# WORK TO DO:
Repeat, please, only the lines from the top of the data down to the line with "return np.interp(s, (0.0, 0.5"; include both of those lines.

# INFORMATION PROVIDED:

########

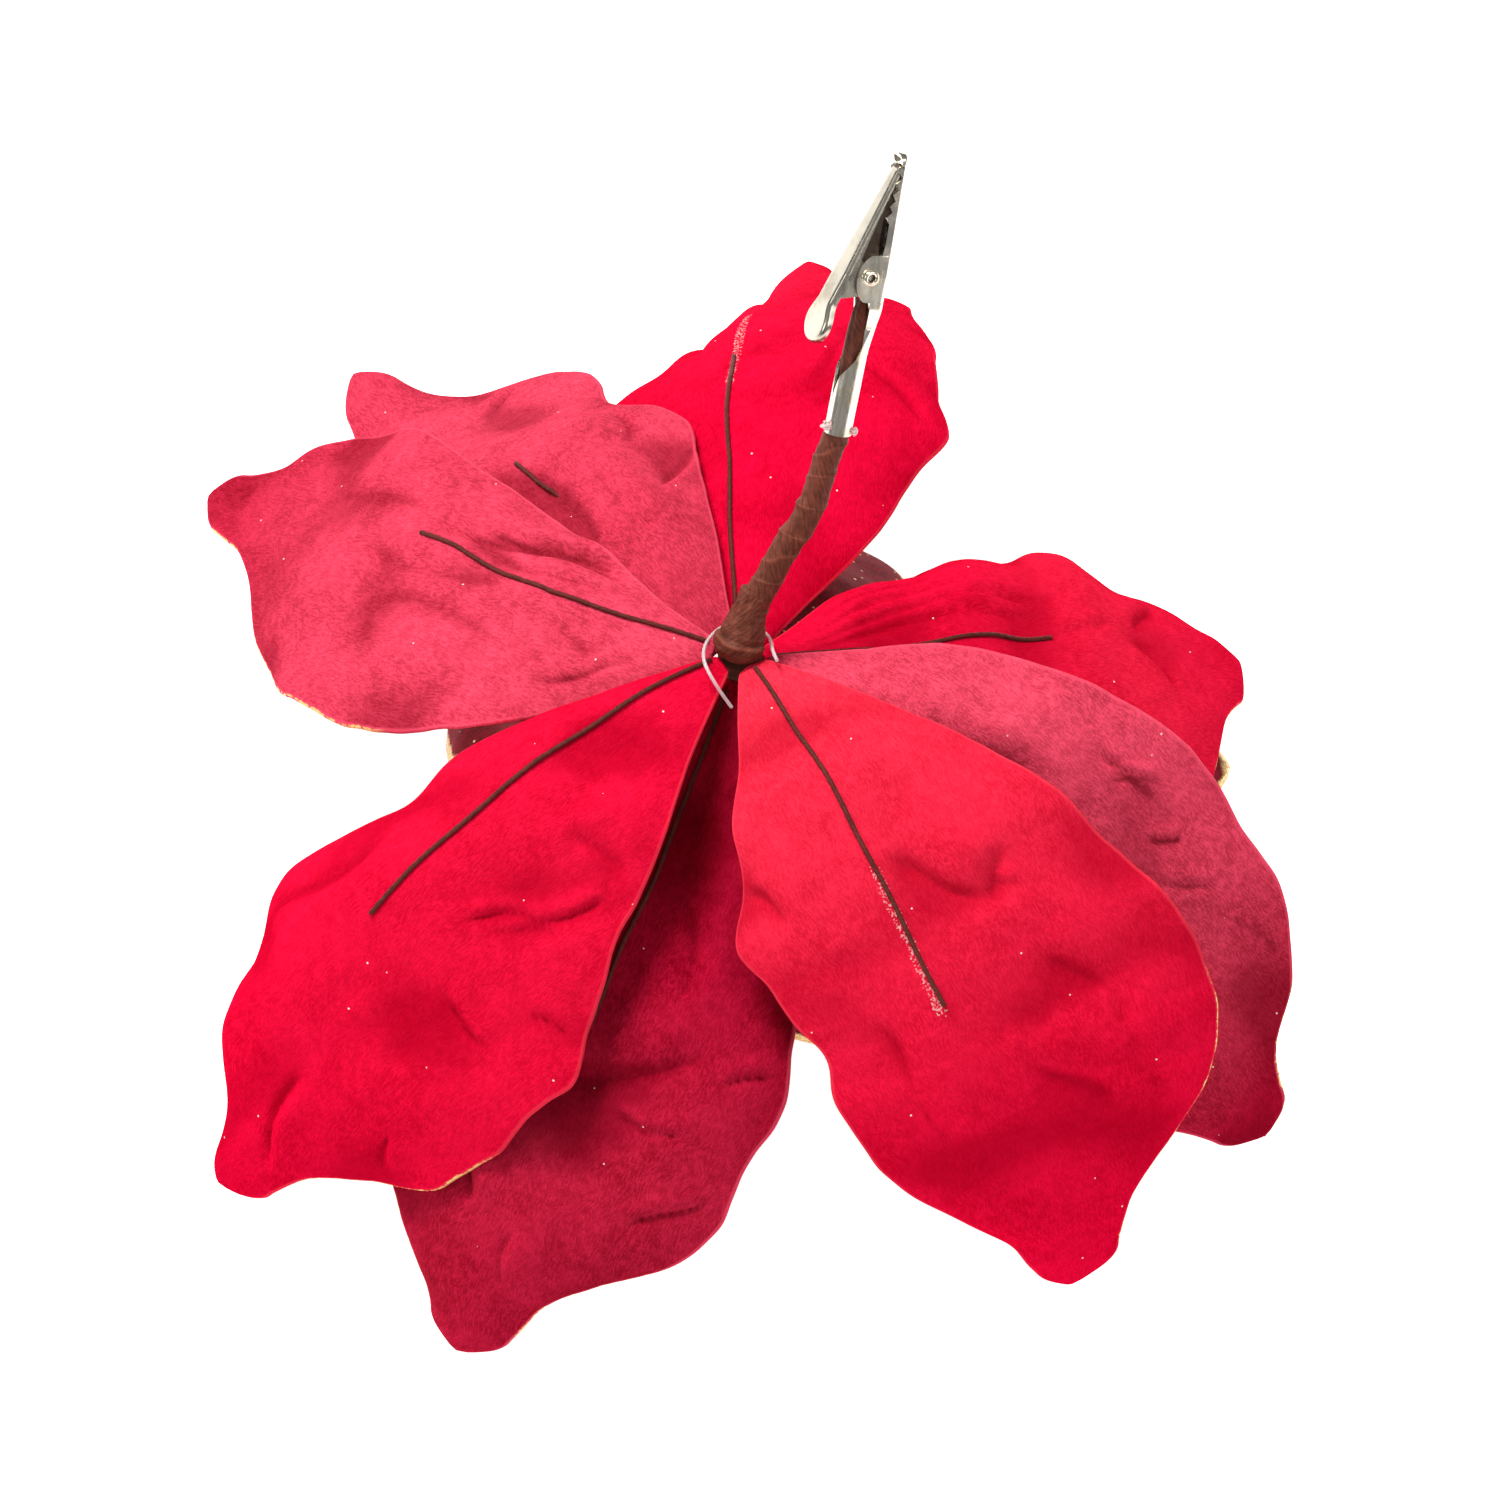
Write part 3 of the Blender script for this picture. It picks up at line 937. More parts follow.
def wire_sway(name, s):
    """How far the petal's wire lies off the centreline at s, in millimetres."""
    return np.interp(s, (0.0, 0.5 * WIRE_REACH[name], WIRE_REACH[name]), WIRE_SWAY[name])


def glue_marks(name, s, x):
    """Dried glue on both sides of the wire, full to 0.8 mm from its middle, over the smeared stretches."""
    total = np.zeros_like(x)
    for s0, s1, strength in GLUE_SMEARS.get(name, []):
        reach = smooth(s0 - 0.03, s0 + 0.02, s) * smooth(s1 + 0.03, s1 - 0.01, s)
        sway = wire_sway(name, s)
        beside = np.exp(-(np.maximum(np.abs(x - sway) - 0.8, 0) / 0.8) ** 2)
        total = np.maximum(total, strength * reach * beside)
    return total


def gilt_marks(name, s, t):
    """Share of glitter at the cut edge over the petal's gilt stretches."""
    total = np.zeros_like(s)
    for side, s0, s1 in GILT.get(name, []):
        reach = smooth(s0 - 0.03, s0 + 0.03, s) * smooth(s1 + 0.02, s1 - 0.02, s)
        total = np.maximum(total, (np.sign(t) == side) * reach)
    return total


def make_petal(name, values, blade, seed, materials, node, rows=176, columns=121):
    """Closed velvet sheet: back and face half a thickness either side of the middle, joined by the cut edge."""
    settings = bpy.context.scene.flower_petals
    p = petal_values(name, values, blade)
    half = settings.thickness / MM / 2
    s = 0.5 - 0.5 * np.cos(np.linspace(0.0, 1.0, rows) * math.pi)
    s = (0.35 * s + 0.65 * np.linspace(0, 1, rows))[:, None]
    t = np.sin(np.linspace(-1, 1, columns) * math.pi / 2) * 0.35 + np.linspace(-1, 1, columns) * 0.65
    t = np.where(np.abs(t) < 1e-9, 1e-9, t)[None, :] * (1 + 0 * s)
    s = s + 0 * t
    stretch = 1 + edge_wobble(seed, s) * np.abs(t) ** 3
    thin = np.sqrt(np.clip(1 - (np.clip(s - 0.985, 0, 1) / 0.015) ** 2, 0, 1)) * np.sqrt(np.clip(s / 0.01, 0, 1))
    back, relief, w, length = petal_surface(name, p, blade, seed, s, t * stretch, half * thin)
    face, _, _, _ = petal_surface(name, p, blade, seed, s, t * stretch, -half * thin)
    middle = (back + face) / 2
    outwards = middle - np.roll(middle, 1, axis=1)
    outwards[:, 0] = middle[:, 0] - middle[:, 1]
    outwards /= np.maximum(np.linalg.norm(outwards, axis=2, keepdims=True), 1e-9)
    rim = middle + outwards * (half * thin)[..., None]
    grid = np.concatenate([back, rim[:, -1:], face[:, ::-1], rim[:, :1]], axis=1)
    x, y = t * w, s * length
    edge = np.minimum((1 - np.abs(t)) * w, (1 - s) * length * 1.2)
    around = lambda a: np.concatenate([a, a[:, -1:], a[:, ::-1], a[:, :1]], axis=1)
    slot_row = np.concatenate([np.zeros(columns - 1), [0, 1], np.ones(columns - 1), [1, 0]])
    slots = np.broadcast_to(slot_row, (rows - 1, grid.shape[1])).reshape(-1)
    hollow = np.clip(-relief / HOLLOW_DEPTH, 0, 1) ** 1.3
    brushed = np.interp(s, BLOOM_AT, BLOOM.get(name, (0, 0, 0, 0)))
    surface = Surface(("velvet_" if blade is BLADE else "inner_velvet_") + name)
    surface.add(grid, around(np.stack([x, y], -1) / 10.0), wrap_columns=True, slot=slots, edge=around(edge),
                hollow=around(hollow), glue=around(glue_marks(name, s, x)), gilt=around(gilt_marks(name, s, t)),
                bloom=around(brushed))
    piece = surface.build(materials)
    body = "petal_" + name + "_body" if blade is BLADE else "flower_head"
    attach(piece, body)
    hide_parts(node)
    reach = np.linspace(0, 1, 200)
    widths = sum(half_widths(p, blade, reach, np.full(200, side)) for side in (-1.0, 1.0))
    return piece


def make_petal_wire(name, values, seed):
    """Paper-wound wire glued along the petal's back, from the calyx to its reach, a little uneven."""
    settings = bpy.context.scene.flower_petals
    p = petal_values(name, values, BLADE)
    radius = settings.wire / MM / 2
    s = np.linspace(0.015, WIRE_REACH[name], 150)[:, None]
    width = half_widths(p, BLADE, s, np.ones_like(s))
    across = wire_sway(name, s) / width + 0.006 * np.sin(s * 33.0 + seed)
    across = np.where(np.abs(across) < 1e-9, 1e-9, across)
    lift = settings.thickness / MM / 2 + radius * 0.72
    if name in WIRE_HIDDEN:
        lift = lift - smooth(WIRE_HIDDEN[name], WIRE_HIDDEN[name] - 0.03, s)
    path = petal_surface(name, p, BLADE, seed, s, across, lift)[0][:, 0]
    path += np.random.default_rng(seed).normal(0, 0.012, path.shape)
    angle = np.arange(12) * TURN / 12
    twist = 0.07 * np.sin(2 * (angle[None, :] - along(path)[:, None] * 1.9))
    grid = tube_grid(path, radius * (1 + twist), 12)
    surface = Surface("petal_wire_" + name)
    surface.add(grid, tube_uv(path, 12, radius), wrap_columns=True, worn=0.0)
    piece = surface.build([finish("petal_wire")])
    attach(piece, "petal_" + name + "_body")
    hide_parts("wire_" + name)
    return piece


class FLOWER_OT_petals(bpy.types.Operator):
    """Make the eight wired velvet petals."""
    bl_idname = "flower.petals"
    bl_label = "Velvet petals"

    def execute(self, context):
        for k, (name, values) in enumerate(PETALS.items()):
            back = finish("velvet_bright" if name in BRIGHT_PETALS else "velvet_crimson")
            piece = make_petal(name, values, BLADE, k + 1, [back, finish("velvet_burgundy")], "petal_" + name)
            wire = make_petal_wire(name, values, k + 1)
        return {"FINISHED"}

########

# ANSWER BELOW:
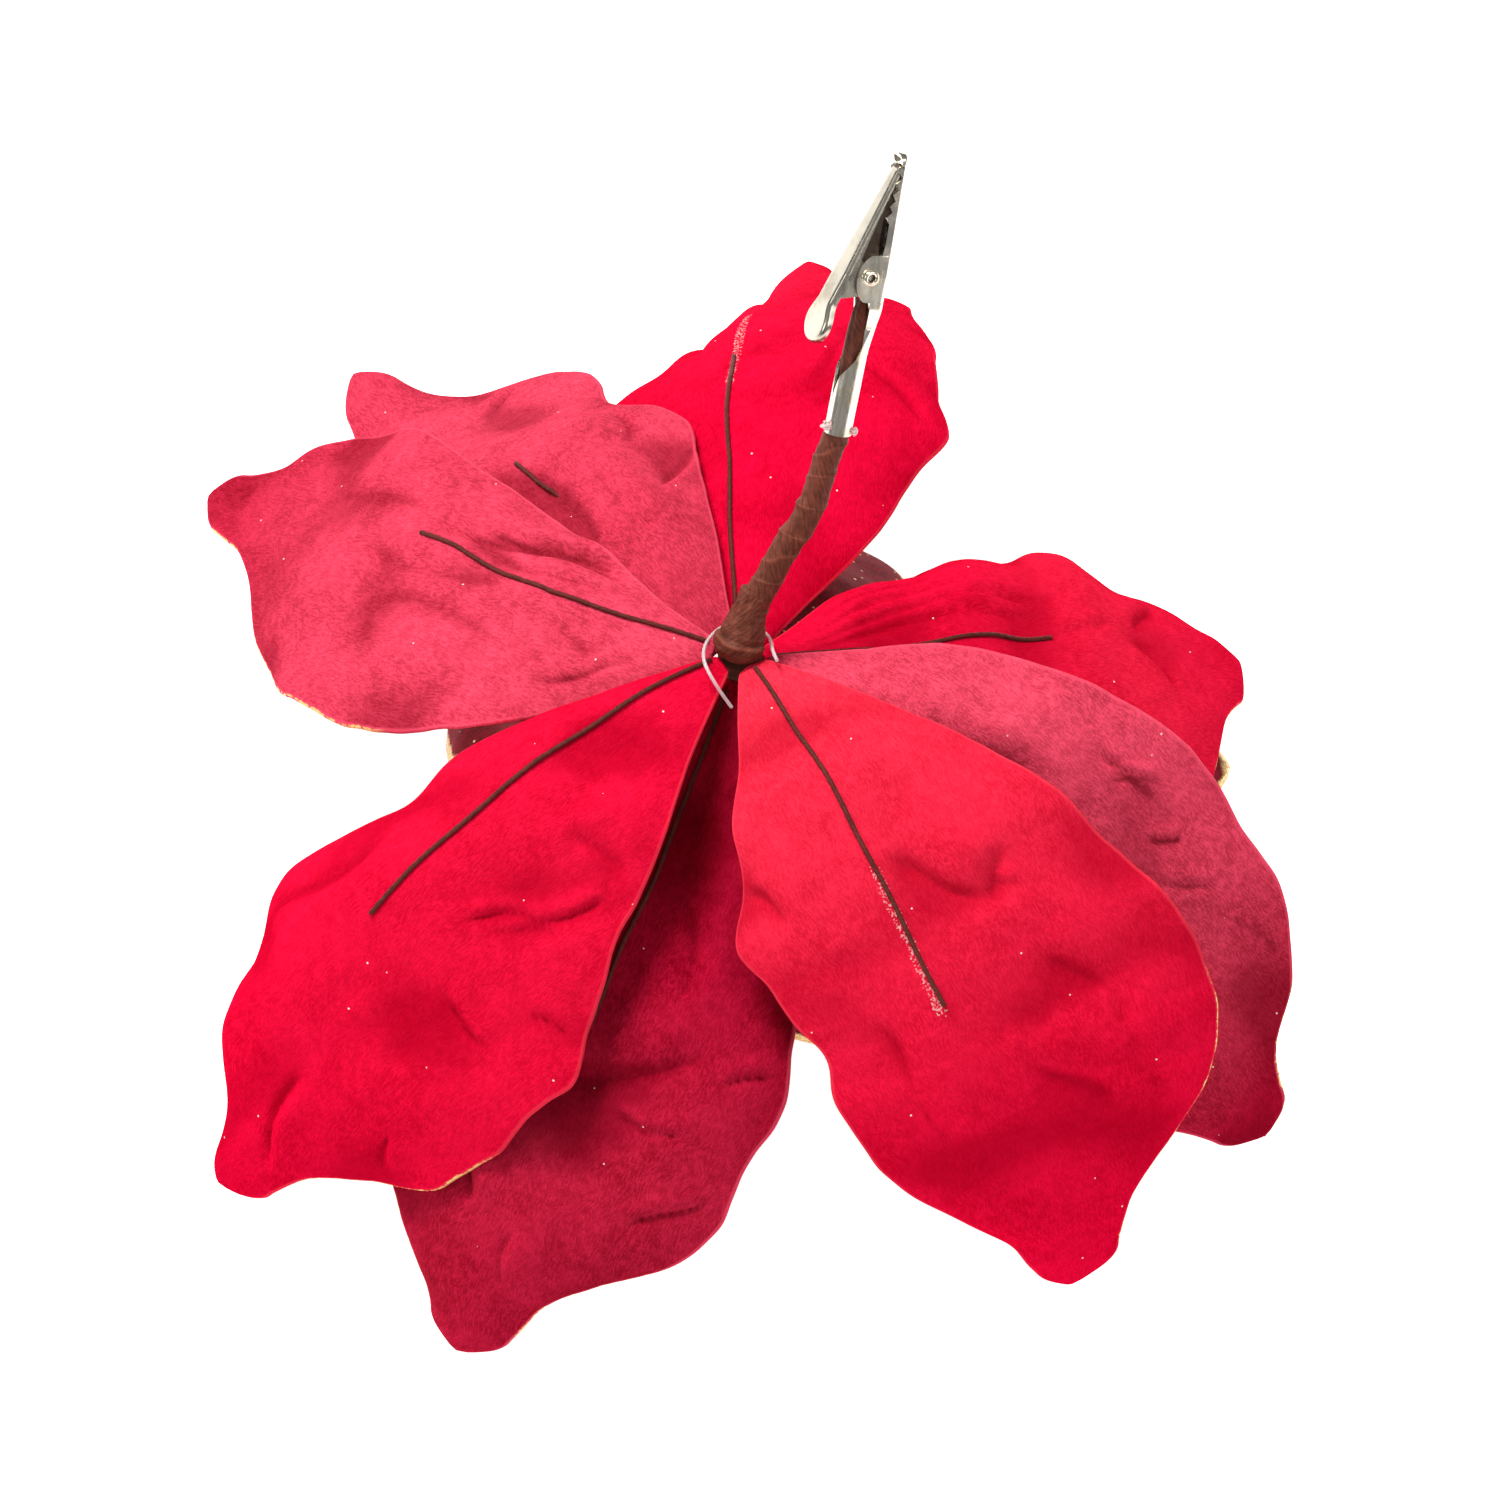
Write part 3 of the Blender script for this picture. It picks up at line 937. More parts follow.
def wire_sway(name, s):
    """How far the petal's wire lies off the centreline at s, in millimetres."""
    return np.interp(s, (0.0, 0.5 * WIRE_REACH[name], WIRE_REACH[name]), WIRE_SWAY[name])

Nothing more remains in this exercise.